President Joe Biden said last week that the US would come to Taiwan’s defence in the event of an attack by mainland China, sparking confusion about whether Washington was changing its long-held “strategic ambiguity”, in which it has not explicitly stated whether the US would take military action for Taiwan.
Beijing protested following Biden’s remarks and the White House later said the US was not changing its policies on Taiwan.
After Blinken’s comments, Beijing’s embassy in Washington said China would “by no means accept” them. “We have repeatedly expressed our firm position and lodged stern representations with the US side,” the Chinese embassy said in a statement. “Taiwan-related matters are a serious political issue; they are not about the so-called values. By hyping them up, the US side is just intentionally distorting this issue and misleading public opinion.”
It also said the Taiwanese government was sparing no effort to expand its “international space” with the support of its “American boss”.
“This is the biggest … real threat to peace and stability across the Taiwan Strait, and the fundamental reason why Taiwan has not been able to participate in the activities of multilateral organisations,” the embassy said.
The new escalation came just two days after the State Department announced that senior US and Taiwanese officials had met virtually to discuss expanding Taiwan’s participation in the UN and other international groupings.

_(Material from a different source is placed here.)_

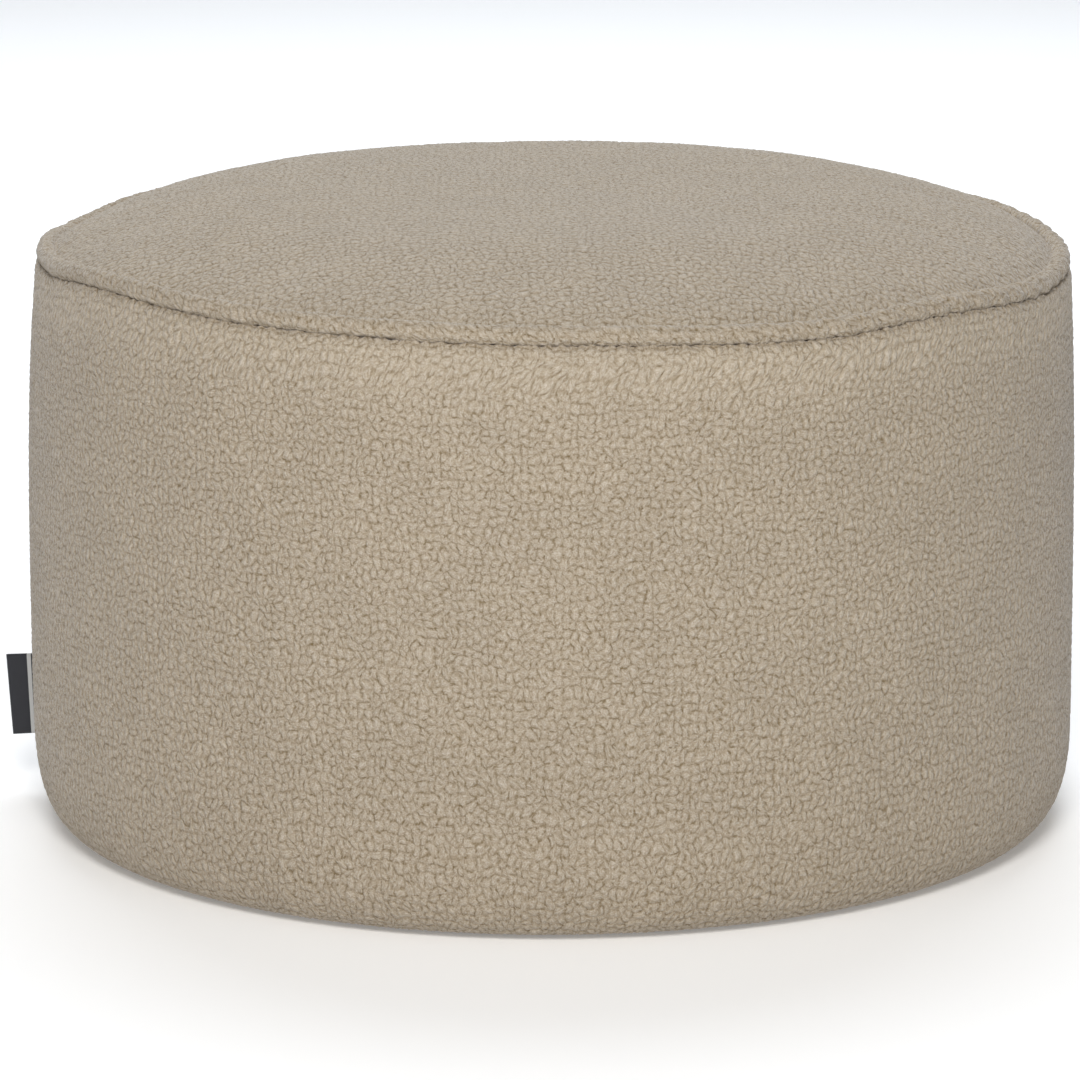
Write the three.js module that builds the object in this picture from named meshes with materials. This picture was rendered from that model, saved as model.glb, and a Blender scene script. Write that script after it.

In that October 22 meeting, administration officials “reiterated the US commitment to Taiwan’s meaningful participation at the World Health Organization and UN Framework Convention on Climate Change, and discussed ways to highlight Taiwan’s ability to contribute to efforts on a wide range of issues”, the State Department said.
Beijing regards Taiwan as a breakaway province and has vowed to bring the island under its control, by force if necessary. It recently sent a record number of military aircraft to the island’s air defence identification zone, but Chinese President Xi Jinping has said peaceful “reunification” remains in China’s interest.
Taiwanese leader Tsai said she was thankful for Blinken’s support and that the island would continue to work with the US and other like-minded partners to overcome the challenges facing the international community.
Li Da-jung, a professor of international relations and strategic studies at Tamkang University in Taipei, said the US had long supported Taiwan’s “meaningful participation” in the UN.
“The stronger support is partly due to mainland China’s rise economically and militarily, which has created a serious threat to the US, whose relations with Beijing have become increasingly strained in recent years,” Li said.